Saturday, August 1, 2009

Alternatorless... or not

I recently (two weeks ago) tested the effects of disconnecting my serpentine belt while driving. Others have done this (or similar things) with much success:
Orange4boy's Toyota Previa
MetroMPG's Firefly (metro)
Daox's Paseo
The belt on this vehicle runs the a/c, p/s, and alt. The timing belt runs the water pump, conveniently.
I had tried monitoring tank-to-tank runs earlier this year without much repeatable success. This day I decided to do some A-B-A runs.
I did a 10-mile round trip run, all highway with a turn halfway, and did no pulse -and- glide, so as to maximize the effect of having the accessories running or not. I did the first couple of trips with the belt on, then did two with it off. Average FE went from 42.5 mpg to 43.2 mpg. Not convincing.
I went home and decided to do some monitoring of my voltage while driving beltless, and measured it to be hovering around 12.2-12.5V. In an effort to boost that, I connected another battery in the car to my normal battery via a 6A battery charger, hoping to get voltage up to 13.5V or higher. I repeated my test run, but alas, the voltage remained below 12.5V even with 6A coming in from the charger.

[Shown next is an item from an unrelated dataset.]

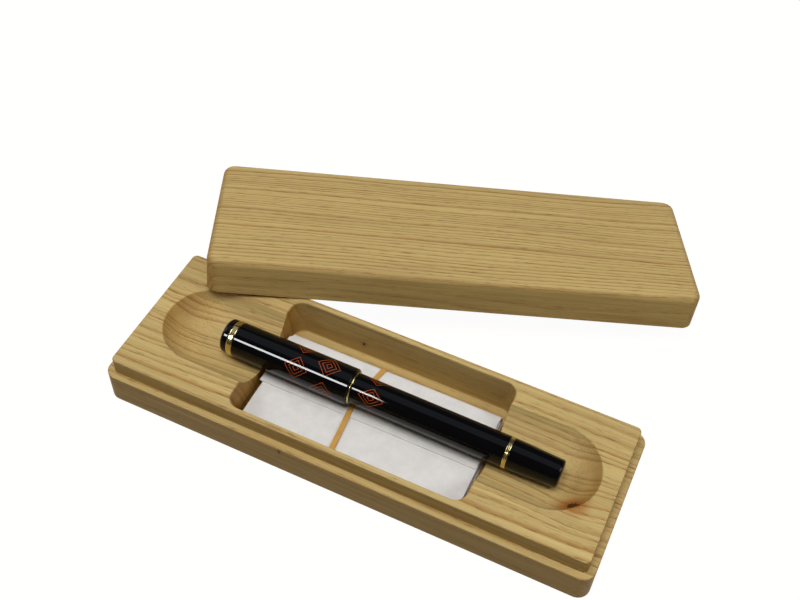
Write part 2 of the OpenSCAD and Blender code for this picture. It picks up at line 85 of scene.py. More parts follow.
# Name, place, the point it faces, the direction of its length, length and width in metres, watts, rays and colour
LAMPS = (
    ("Soft box", (0.0, -0.25, 1.20), (0.0, 0.03, 0.0), (1.0, 0.0, 0.0), (0.6, 0.5), 7.3, LIGHT_ONLY, WHITE),
    ("Right window", (0.75, 0.10, 0.75), (0.0, 0.0, 0.0), (0.0, 1.0, 0.0), (0.5, 0.4), 3.0, BOTH, WHITE),
    ("Left window", (-0.85, 0.0, 0.80), (0.0, 0.0, 0.0), (0.0, 1.0, 0.0), (0.5, 0.4), 2.8, BOTH, WHITE),
    ("Ceiling", (-0.15, 0.25, 1.1), (0.0, 0.0, 0.0), (1.0, 0.0, 0.0), (1.3, 0.9), 1.2, BOTH, (0.8, 0.85, 1.0)),
    ("Tube", (-0.29, -0.483, 0.585), (-0.035, 0.0, 0.02), (1.0, 0.1, 0.0), (0.24, 0.14), 3.0, GLOSS_ONLY,
     (0.97, 0.98, 1.0)),
)


# ---- Where things lie ----

def node_box(name):
    """The lowest and the highest corner of a CAD node."""
    low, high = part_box(name)
    return Vector(low), Vector(high)


def pen_frame():
    """The place of the crown's end and the direction of the pen, read from the joint that draws the barrel off."""
    joint = next(j for j in frame["joints"] if j["name"] == "barrel_draw")
    along = Vector(joint["axis"]).normalized()
    low, high = node_box("barrel_front_ring")
    ring = (low + high) / 2
    start = ring - along * FRONT_RING_AT * MM
    back = Vector((0, 0, 1)).cross(along).normalized()
    up = along.cross(back)
    return Matrix(((along.x, back.x, up.x, start.x), (along.y, back.y, up.y, start.y),
                   (along.z, back.z, up.z, start.z), (0, 0, 0, 1)))


# ---- Sizes and colours that a user would change ----

def colour(hexcode, name, words):
    """A colour setting, shown in the panel."""
    return FloatVectorProperty(name=name, description=words, subtype="COLOR", size=3, min=0, max=1,
                               default=linear(hexcode)[:3])


def linear(hexcode):
    """The linear colour of an sRGB hex value."""
    values = [int(hexcode[i:i + 2], 16) / 255 for i in (1, 3, 5)]
    return [v / 12.92 if v <= 0.04045 else ((v + 0.055) / 1.055) ** 2.4 for v in values] + [1.0]


class WoodSettings(bpy.types.PropertyGroup):
    light: colour("#CEB578", "Light wood", "Colour of the oiled oak between its growth rings")
    dark: colour("#9A621E", "Ring lines", "Colour of the open-pored wood at each growth ring")
    tray_gap: FloatProperty(name="Rings of the tray", description="Millimetres between two growth rings of the tray",
                            default=3.2, min=1.0, max=8.0)
    lid_gap: FloatProperty(name="Rings of the lid", description="Millimetres between two growth rings of the lid",
                           default=2.0, min=1.0, max=8.0)


class PaperSettings(bpy.types.PropertyGroup):
    sleeve: colour("#E6E3DE", "Sleeve", "Colour of the sleeve's paper")
    sheets: colour("#E2E0DC", "Sheets", "Colour of the folded sheets")
    band: colour("#CB9A4C", "Band", "Colour of the elastic band")
    sheet_count: IntProperty(name="Folded sheets", description="Layers of paper inside the sleeve", default=9,
                             min=3, max=20)
    band_width: FloatProperty(name="Band width", description="Width of the elastic band", default=2.2 * MM,
                              min=1 * MM, max=4 * MM, unit="LENGTH")


class PenSettings(bpy.types.PropertyGroup):
    lacquer: colour("#060608", "Lacquer", "Colour of the black lacquer")
    motif: colour("#B4501A", "Motif", "Colour of the drawn lines on cap and barrel")
    gold: colour("#EAD898", "Gold", "Colour of the gold-plated rings and clip")
    line: FloatProperty(name="Motif line", description="Width of the drawn lines", default=0.2 * MM,
                        min=0.1 * MM, max=0.6 * MM, unit="LENGTH")


# ---- Node and mesh helpers ----

def output_of(node):
    """The first output that a node gives with its present settings."""
    return next(output for output in node.outputs if output.enabled)


def put(tree, kind, inputs=(), **settings):
    """Adds a node, sets its settings and fills its inputs, in order or by number or name, from values, sockets or
    nodes."""
    node = tree.nodes.new(kind)
    for key, value in settings.items():
        setattr(node, key, value)
    for key, value in inputs.items() if isinstance(inputs, dict) else enumerate(inputs):
        if isinstance(value, bpy.types.Node):
            value = output_of(value)
        if isinstance(value, bpy.types.NodeSocket):
            tree.links.new(value, node.inputs[key])
        else:
            node.inputs[key].default_value = value
    return node


def new_material(name, **sockets):
    """A material with one Principled shader, whose plain values are set on its own sockets."""
    material = bpy.data.materials.new(name)
    material.use_nodes = True
    shader = material.node_tree.nodes["Principled BSDF"]
    for key, value in sockets.items():
        shader.inputs[key.replace("_", " ")].default_value = value
    return material, material.node_tree, shader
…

I'm not ready to call it quits, because I know there is a way to solve this somehow, in a cost-effective fashion. I know there is energy being wasted by my belt and accessories, even without the alternator being included. This should lie somewhere around 8% or higher with no belt at all, and it should show up easily in testing. Time to re-formulate a plan to delete the darned alternator system!